> **Work to do**
What lies from the line containing "record = json.load(file)" through the line containing "bpy.data.objects.remove(obj)"? Print exactly those lines, with both ends, and no others.
• • •
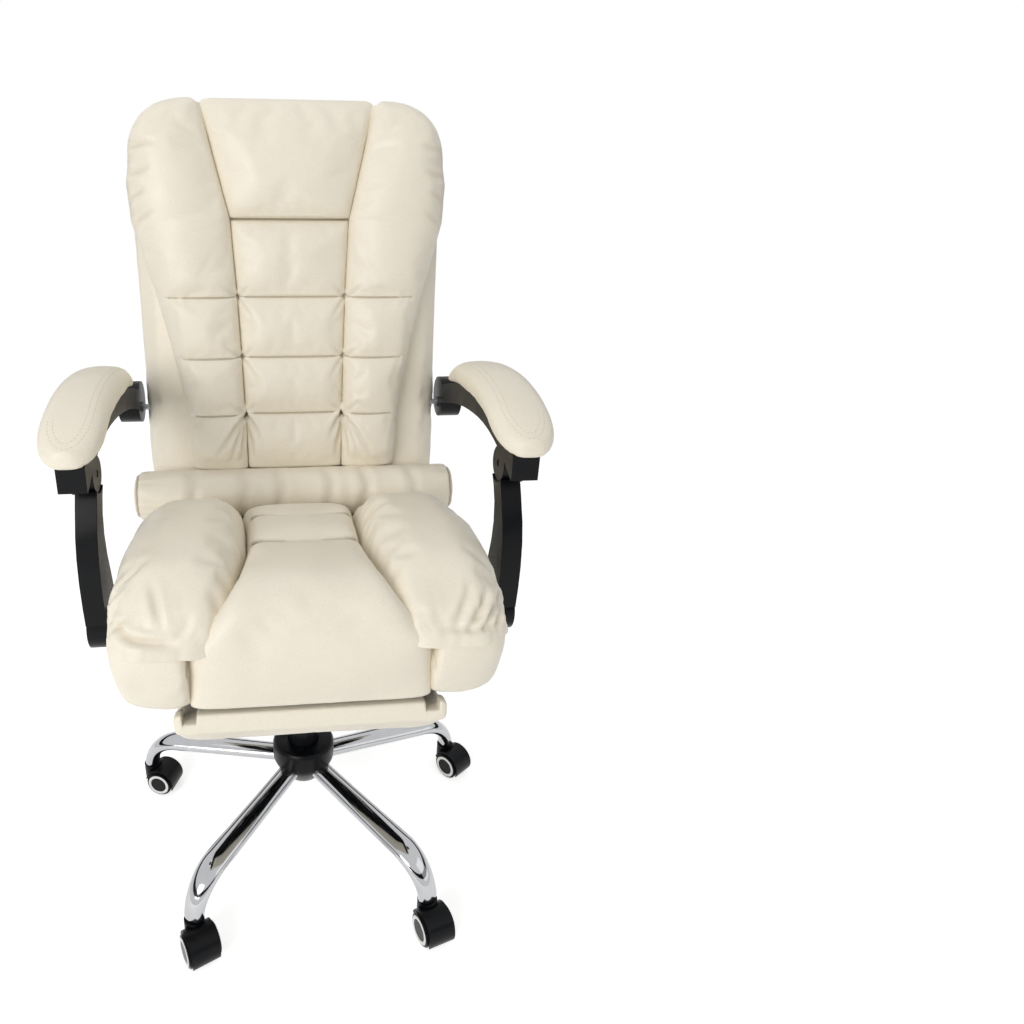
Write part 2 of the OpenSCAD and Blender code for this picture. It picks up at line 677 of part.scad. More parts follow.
// Arms, modelled on the right and mirrored
function arm_bow(y) = arm_peak_z - (y < arm_peak_y ? 0.00157 : 0.00068) * pow(y - arm_peak_y, 2);
module arm_frame() {
    heights = [for (k = [0:16]) blend(arm_front, 262, k / 16)];
    edge = concat([for (y = heights) [y, arm_bow(y) + arm_half]],
        [for (k = [16:-1:0]) [heights[k], arm_bow(heights[k]) - arm_half]]);
    on_column() difference() {
        union() {
            side_plate(frame_in, frame_out) union() {
                polygon(edge);
                translate([arm_rear[0] - 4, arm_rear[1] + 11]) circle(r = paddle_r);
            }
            side_plate(frame_in, eye_in - touch) translate(post_head) circle(r = lug_r);
        }
        cross_pin(post_head, eye_r + 1.5, eye_in - touch, frame_out + 5);
        cross_pin(post_head, bolt_r + run, frame_in - 5, frame_out + 5);
        cross_pin(arm_rear, bolt_r + rear_bolt_play, frame_in - 5, frame_out + 5);
        cross_pin(arm_rear, 11, frame_out - 7, frame_out + 5);
    }
}
module arm_frame_right() { color(black) arm_frame(); }
module arm_frame_left() { color(black) mirror([1, 0, 0]) arm_frame(); }
function pad_plan(y) = let (front = pow(max(0, 1 - pow(max(0, -130 - y) / 52, 2.2)), 0.45))
    blend(arm_pad_w, 31, smooth((y - 20) / 150)) * front * pow(max(0, 1 - pow(max(0, y - 150) / 30, 4)), 0.3);
function arm_pad_ring(y, n) = let (
    w = max(4, pad_plan(y)),
    low = arm_bow(max(y, arm_front)) + arm_half + pad_lift - (y < arm_front ? 3 : 0),
    t = arm_pad_t * pow(max(0.12, 1 - pow(abs(y + 15) / 205, 3.2)), 0.7),
    cx = arm_mid + 5 * smooth((y - 20) / 150))
    [for (j = [0:n - 1]) let (a = 360 * j / n, s = sin(a),
        up = s > 0 ? 0.32 + 0.68 * signed_root(s, 0.8) : 0.32 + 0.32 * signed_root(s, 0.35))
        [cx + w * signed_root(cos(a), 0.72), y, low + t * up]];
module arm_pad() {
    stations = [178, 170, 155, 130, 90, 45, 0, -40, -80, -110, -135, -155, -168, -177, -181];
    on_column() ring_loft([for (y = stations) arm_pad_ring(y, 16)]);
}
module arm_pad_right() { color(leather) arm_pad(); }
module arm_pad_left() { color(leather) mirror([1, 0, 0]) arm_pad(); }
// The post's outline: its front edge, then its rear edge
post_front_edge = [[-134, 686], [-143, 668], [-150, 652], [-159, 632], [-166, 604], [-169, 570], [-168, 535],
    [-165, 505]];
post_rear_edge = [[-102, 505], [-104, 530], [-111, 560], [-119, 590], [-122, 620], [-118, 648], [-108, 670],
    [-98, 684]];
module post_outline() {
    union() {
        polygon(concat(post_front_edge, post_rear_edge));
        translate([-133.5, 491]) circle(r = 32.5);
    }
}
module arm_post() {
    on_column() difference() {
        union() {
            side_plate(post_in, post_out) difference() {
                post_outline();
                translate(post_head) circle(r = lug_r + 2);
            }
            side_plate(eye_in, post_out) intersection() {
                post_outline();
                translate(post_head) circle(r = lug_r + 4);
            }
            side_plate(eye_in, eye_out) translate(post_head) circle(r = eye_r);
        }
        side_plate(post_out - 3, post_out + 1) offset(delta = -7) post_outline();
        cross_pin(post_foot, bolt_r + run, post_in - 5, post_out + 5);
        cross_pin(post_head, bolt_r + press, eye_in - 5, eye_out + 5);
        cross_pin(post_head, 19, eye_out - 2, eye_out + 2);
    }
}
module arm_post_right() { color(black) arm_post(); }
module arm_post_left() { color(black) mirror([1, 0, 0]) arm_post(); }
module post_pin() {
    on_column() {
        cross_pin(post_head, bolt_r, frame_in + 1, eye_out - 1);
        cross_pin(post_head, 18, eye_out - 2 + press, eye_out + 2);
    }
}
module post_pin_right() { color(black) post_pin(); }
module post_pin_left() { color(black) mirror([1, 0, 0]) post_pin(); }

// Footrest, pushed in and turned under
module footrest_rod() {
    color(chrome) on_seat() translate([0, 0, slide_z]) {
        translate([-slide_x + slide_bend, cross_y, 0]) rotate([0, 90, 0])
            cylinder(r = slide_r, h = 2 * (slide_x - slide_bend));
        both_sides() {
            translate([slide_x - slide_bend, cross_y + slide_bend, 0]) rotate([0, 0, -90])
                rotate_extrude(angle = 90) translate([slide_bend, 0]) circle(r = slide_r);
            translate([slide_x, cross_y + slide_bend, 0]) rotate([-90, 0, 0])
                cylinder(r = slide_r, h = slide_end - cross_y - slide_bend);
        }
    }
}
module footrest_clips() {
    color(black) on_seat() both_sides() for (x = clip_x) translate([x - 8, cross_y, slide_z]) difference() {
        union() {
            rotate([0, 90, 0]) cylinder(r = slide_r + 2.6, h = 16);
            translate([0, -9, -foot_gap]) cube([16, 18, 8]);
            translate([0, -20, -foot_gap]) cube([16, 40, 2.5]);
        }
        translate([-1, 0, 0]) rotate([0, 90, 0]) cylinder(r = slide_r + run, h = 18);
    }
}
module footrest_board() {
    inset = 14;
    color(plywood) on_seat() translate([-foot_w + inset, cross_y - foot_ahead + inset, foot_top - foot_board_t])
        cube([2 * (foot_w - inset), foot_l - 2 * inset, foot_board_t - touch / 4]);
}
function foot_ring(inset, z, n) = box_ring(z, foot_w - inset, cross_y - foot_ahead + inset,
    cross_y - foot_ahead + foot_l - inset, n);
module footrest_pad() {
    inset = 13.6;
    color(leather) on_seat() difference() {
        ring_loft([
            foot_ring(30, foot_top - foot_t, 28),
            foot_ring(13, foot_top - foot_t + 3, 28),
            foot_ring(5, foot_top - foot_t + 9, 28),
            foot_ring(0, foot_top - foot_t + 21, 28),
            foot_ring(1, foot_top - 15, 28),
            foot_ring(4, foot_top - 5, 28),
            foot_ring(9, foot_top - 0.5, 28)]);
        translate([-foot_w + inset, cross_y - foot_ahead + inset, foot_top - foot_board_t - touch])
            cube([2 * (foot_w - inset), foot_l - 2 * inset, foot_board_t + 5]);
    }
}

star_base();
hub_cover();
gas_cylinder();
piston_rod();
seat_plate();
plate_bolts();
seat_board();
seat_cushion();
seat_pillow_left();
seat_pillow_right();
seat_pad();
footrest_rails();
hinge_brackets();
hinge_pins();
arm_bolts();
height_lever();
height_grip();
recline_lever();
back_board();
back_hinge_plates();
back_shell();
headrest();
back_panel();
back_side_left();
back_side_right();
lumbar_roll();
back_bolts();
arm_post_left();
arm_post_right();
post_pin_left();
post_pin_right();
arm_frame_left();
arm_frame_right();
arm_pad_left();
arm_pad_right();
footrest_rod();
footrest_clips();
footrest_board();
footrest_pad();
for (i = [1:legs]) {
    caster_hood(i);
    caster_pins(i);
    caster_wheels(i);
    caster_rings(i);
}
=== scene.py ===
"""Looks of a reclining office chair with a pull-out footrest, laid out as an add-on."""
import json
import math

import bmesh
import bpy
import numpy as np
from bpy.props import FloatProperty, PointerProperty, StringProperty
from mathutils import Matrix, Vector, noise


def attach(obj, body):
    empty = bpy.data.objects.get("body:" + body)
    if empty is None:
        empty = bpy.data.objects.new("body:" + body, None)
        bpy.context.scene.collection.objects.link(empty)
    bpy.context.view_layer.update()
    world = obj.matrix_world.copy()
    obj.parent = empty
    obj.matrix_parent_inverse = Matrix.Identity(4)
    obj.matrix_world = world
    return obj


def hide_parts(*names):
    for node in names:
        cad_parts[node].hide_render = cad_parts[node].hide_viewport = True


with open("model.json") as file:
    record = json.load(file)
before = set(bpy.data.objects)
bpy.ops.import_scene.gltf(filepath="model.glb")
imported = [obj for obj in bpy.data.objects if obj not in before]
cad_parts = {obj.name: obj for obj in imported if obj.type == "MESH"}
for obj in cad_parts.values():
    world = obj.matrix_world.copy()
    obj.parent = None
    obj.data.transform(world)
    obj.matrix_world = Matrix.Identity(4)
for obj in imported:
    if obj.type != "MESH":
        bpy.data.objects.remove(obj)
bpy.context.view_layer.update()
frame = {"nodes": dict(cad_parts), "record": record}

bl_info = {
    "name": "Reclining Office Chair",
    "version": (1, 0, 0),
    "blender": (4, 5, 0),
    "location": "View3D > Sidebar > Chair",
    "description": "Upholstery, mouldings, chrome and studio of a reclining office chair",
    "category": "Object",
}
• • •
> **Written reply**
    record = json.load(file)
before = set(bpy.data.objects)
bpy.ops.import_scene.gltf(filepath="model.glb")
imported = [obj for obj in bpy.data.objects if obj not in before]
cad_parts = {obj.name: obj for obj in imported if obj.type == "MESH"}
for obj in cad_parts.values():
    world = obj.matrix_world.copy()
    obj.parent = None
    obj.data.transform(world)
    obj.matrix_world = Matrix.Identity(4)
for obj in imported:
    if obj.type != "MESH":
        bpy.data.objects.remove(obj)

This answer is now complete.